Ci era stato presentato come il cavallo di battaglia di Fratelli d’Italia, la “madre di tutte le riforme”, eppure il premierato, approvato in consiglio dei ministri nel novembre dello scorso anno, è stato liquidato con un “chissene” con la stessa facilità con cui era stato esaltato. Alla domanda se l’eventualità di un referendum possa impensierirla, la premier ha risposto con fermezza. “Se non passa – ha tagliato corto Giorgia Meloni – chi se ne importa. Mi chiedono se sono pronta a dimettermi qualora venisse bocciato il referendum: no, io arrivo alla fine dei 5 anni e chiederò agli italiani di essere giudicata. Se la riforma non passa gli italiani non l’avranno condivisa”.
Spunta l’ipotesi di rinviare il referendum sul premierato dopo le politiche del 2027 quando Meloni probabilmente correrà per il bis
Un tentativo maldestro e malriuscito con cui Meloni ha provato a slegare il suo destino politico da quello della riforma costituzionale del suo cuore. E che apre almeno due questioni. La prima appunto riguarda il ridimensionamento dell’importanza di una riforma che ci era stata rifilata come indispensabile per l’Italia e gli italiani. Com’è stato possibile passare dalla riforma regina a quel chissene?

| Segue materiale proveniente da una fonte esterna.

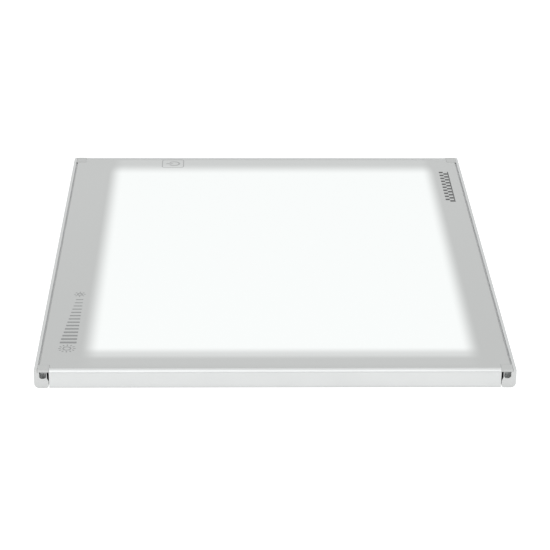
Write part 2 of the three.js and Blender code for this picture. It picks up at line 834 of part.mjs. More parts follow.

La seconda questione riguarda la scarsa considerazione che la premier dimostra nei confronti dei cittadini.
Dalla madre di tutte le riforme al chissene
Meloni stessa, appena approvata la riforma, spiegò che l’elezione diretta del presidente del consiglio garantisce “il diritto cittadini a decidere da chi farsi governare, mettendo fine a ribaltoni, giochi di palazzo e governi tecnici” o “passati sulla testa dei cittadini”. E quindi garantisce “che governi chi è stato scelto dal popolo”.
Come è possibile che la leader di FdI possa mostrare tanto disprezzo ora verso il giudizio degli italiani? Il referendum “non è su di me – precisa – ma sul futuro del Paese”. A maggior ragione, verrebbe da dire, dovrebbe farsi due domande qualora gli italiani bocciassero l’idea di futuro del Paese che le destre ci stanno propinando.
Non a caso Agostino Santillo, vice presidente del gruppo M5S a Montecitorio, dichiara: “Va dato atto che per la prima volta la Meloni è stata onesta: ha già preannunciato che se ne fregherà altamente del giudizio dei cittadini”.
Appena qualche giorno fa, Meloni, dal palco del Festival dell’Economia a Trento, aveva usato toni definitivi sul premierato: “E’ una riforma necessaria in Italia – ha detto – o la va o la spacca: ma nessuno mi chieda di scaldare la sedia o di stare qui a sopravvivere, non sarei la persona giusta per ricoprire questo incarico”.
Le opposizioni all’attacco di Meloni
La leader del Pd glielo ricorda: “Meloni, nel giro di 24 ore, è passata dal ‘o la va o la spacca’ al ‘chi se ne frega’ dell’esito del referendum. ‘Io resto comunque’. È allucinante la leggerezza con cui questa Presidente del Consiglio scambia la Carta costituzionale, che deve tenere insieme tutti gli italiani, con il suo destino personale”, dice Elly Schlein.
La ministra per le Riforme, Maria Elisabetta Alberti Casellati, si precipita a dire che quella frase è stata strumentalizzata. La verità è che la premier teme il referendum e non si esclude – l’ipotesi è rilanciata da La Stampa – che punti a rinviarlo a dopo le elezioni politiche del 2027, quando molto probabilmente Meloni correrà per il bis. E questo anche se il sottosegretario alla presidenza del Consiglio, Alfredo Mantovano, spieghi che “la tempistica la stabilisce il Parlamento, non il governo” e che l’auspicio è che ciò “avvenga in questa legislatura”.
Le riforme istituzionali come un esame su Palazzo Chigi. È già successo con Matteo Renzi. A lui andò male: dopo la sconfitta al referendum lasciò la guida del governo. Renzi glielo ricorda. “Sul referendum costituzionale ho dato dei consigli a Giorgia Meloni. Del resto credo di essere un esperto della materia. La Meloni se perde dovrà dimettersi, che voglia o non voglia”, dice l’ex premier.